Wednesday, October 23, 2013
My ideas for Sticky Situation began with thinking of various situations without a good ending one could get into. For example, having a pencil with no erasor during a test, stepping on a tack, animals stuck in honey- anything like that. Yes, I was able to think outside the immediate box. When you hear "sticky", most people think a fluid or something that is adhesive, but this project was trying to get you to focus on a more wide range of options. Or so I thought. Who knows. I put repetition and pattern in the picture by having a striped wallpaper in the background, stairs, and railings. Repeating, sort of. It was a little annoying to shade the railings. I kept messing up on them, and it'll still never be perfect, but I tried.
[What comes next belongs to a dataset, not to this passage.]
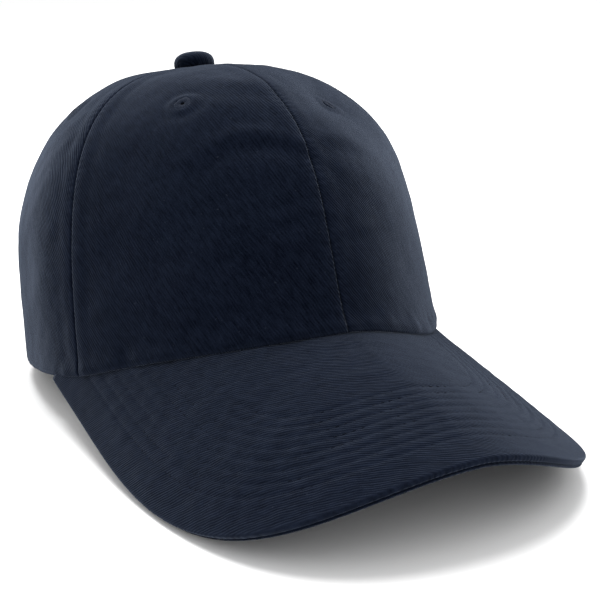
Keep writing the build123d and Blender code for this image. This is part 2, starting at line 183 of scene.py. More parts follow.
def attribute(tree, name):
    """A mesh attribute."""
    return add_node(tree, "ShaderNodeAttribute", attribute_name=name)


def twill_material(name, turn, dark, light, rib=0.92 * MM, sheen=0.2, bump=0.7):
    """Brushed twill: slanting ribs of uneven yarns, with painted shade darkening the grooves between them, a soft
    nap and a little lint.
    """
    material, tree, shader = new_material(name)
    cloth = attribute(tree, "cloth").outputs["Vector"]
    worn = attribute(tree, "worn").outputs["Fac"]
    along_ribs = scaled(tree, cloth, (1, 1, 1), turn)
    wander = noise(tree, scaled(tree, cloth, (140, 140, 140)), 1.0, 1.0)
    apart = add_node(tree, "ShaderNodeSeparateXYZ", {0: along_ribs})
    phase = add_times(tree, apart.outputs[1], math.tau / rib, 0.0)
    phase = add_times(tree, wander, 9.0, phase)
    rib_relief_and_shade = add_times(tree, maths(tree, "SINE", phase), 0.5, 0.5)
    yarn_scale = (0.17 / rib, 0.95 / rib, 400)
    yarns = noise(tree, scaled(tree, along_ribs, yarn_scale), 1.0, 2.0, 0.6)
    nap = noise(tree, scaled(tree, cloth, (2600, 2600, 900)), 1.0, 2.0, 0.65)
    cloudy = noise(tree, scaled(tree, cloth, (55, 55, 30)), 1.0, 3.0, 0.55)
    patches = noise(tree, scaled(tree, cloth, (330, 330, 60)), 1.0, 2.0, 0.6)
    # Painted shade: the rib wave darkens the base colour in the grooves between ribs; the same wave also gives the
    # bump below.
    tone = add_times(tree, rib_relief_and_shade, 0.2, -0.06)
    parts = ((yarns, 0.36, 0.4), (nap, 0.36, 0.24), (patches, 0.36, 0.14), (cloudy, 0.3, 0.16))
    for value, low, share in parts:
        tone = add_times(tree, spread(tree, value, low, 1 - low), share, tone)
    colour = mix_colour(tree, tone, dark, light)
    pale = tuple(min(1.0, 1.9 * c + 0.008) for c in light)
    colour = mix_colour(tree, maths(tree, "MULTIPLY", worn, 0.55), colour, pale)
    flecks = noise(tree, scaled(tree, cloth, (900, 900, 500)), 1.0, 0.0)
    lint = spread(tree, flecks, 0.845, 0.885)
    colour = mix_colour(tree, maths(tree, "MULTIPLY", lint, 0.25), colour, (0.03, 0.036, 0.05))
    height = add_times(tree, rib_relief_and_shade, 0.5, maths(tree, "MULTIPLY", yarns, 0.7))
    height = add_times(tree, nap, 0.5, height)
    finish_shader(
        tree, shader, colour, height, 0.25 * MM, bump, Roughness=0.92, Specular_IOR_Level=0.0,
        Sheen_Weight=sheen, Sheen_Roughness=0.4, Sheen_Tint=(0.6, 0.7, 0.9, 1),
    )
    return material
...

Using tape to reinforce the lines was a good idea. I chose paint. Acrylic paint? Yeah, I'm just going to call it paint. I preferred using it as well because I could layer things without the previous layer being too visible- unlike watercolor. Haha. I layered a lot and the amount of paint caked onto my canvas is probably an inch wide. Bet you could crack it off and get a panel of just paint. (not really). Mini lessons? We had those? Well, my dad told me that holding the paintbrush near the bottom gave you the most control, but I already knew that. I don't really remember doing any mini lessons. This project was pretty interesting and fun to do.
Tuesday, October 22, 2013
My idea for a vessel was a snake mug. You know, with the snake coiled around it, squeezing. Or something along those lines. I wanted the snake to be coiled closer with itself, but that didn't work out. It's still pretty heavy anyways. The underbelly of the snake was carved out- something I didn't want to do and made it more likely to explode due to my bad craftsmanship. There were probably a ton of air bubbles, but there were even more holes poked into it. I really didn't want it to explode. My medium was red clay, and I wanted to paint the underside with white clay so that it would appear to have a white belly. That didn't happen and it wouldn't have mattered since it was glazed over with dark blue glaze, blue glaze, and red glaze for the eyes. My vessel is supposed to hold water, or any liquid deemed nonlethal. Preferrably liquid that won't harm, in any case. You want to hear my process? Well.. First off, I took a great lump of clay. Flattened that flatter than a pancake. Cut out a circle, cut a rectangle out. Rolled up the rectangle into a cylinder and stuck the circle onto the bottom, sticking them together like you would if you dropped a banana onto the floor from 20ft in the air. The tail was supposed to be the handle, though it doesn't work too well. Then guess what I got. Clay. Rolled it out into a giant noodle or worm. Then I got more clay. Rolled that out, too. Stuck them together. They still weren't that long. In the middle of that, somewhere, I crafted the head of the snake onto the end(front) piece. Ms. Sudkamp thought, rightfully so, that it would be dumb to just keep doing it like that so I had to chop up the snake into itty bitty pieces. Snake sushi. Then I carved out the belly -guts- and it was ready to eat. That snake sure was delicious. Anyways, I scored and slipped so much trying to put that snake onto the mug. More than half of it didn't even get put on. Wow, that was a waste of time. Making the parts that didn't go on, that is. Then I used a sponge or something and tried to smooth it out. "Tried" being the key phrase there. After, it got tossed into the kiln and burnt to a crisp. Then I glazed it. Another trip to the clay oven. That's pretty much it. I took it home, but I haven't taken a drink from it yet.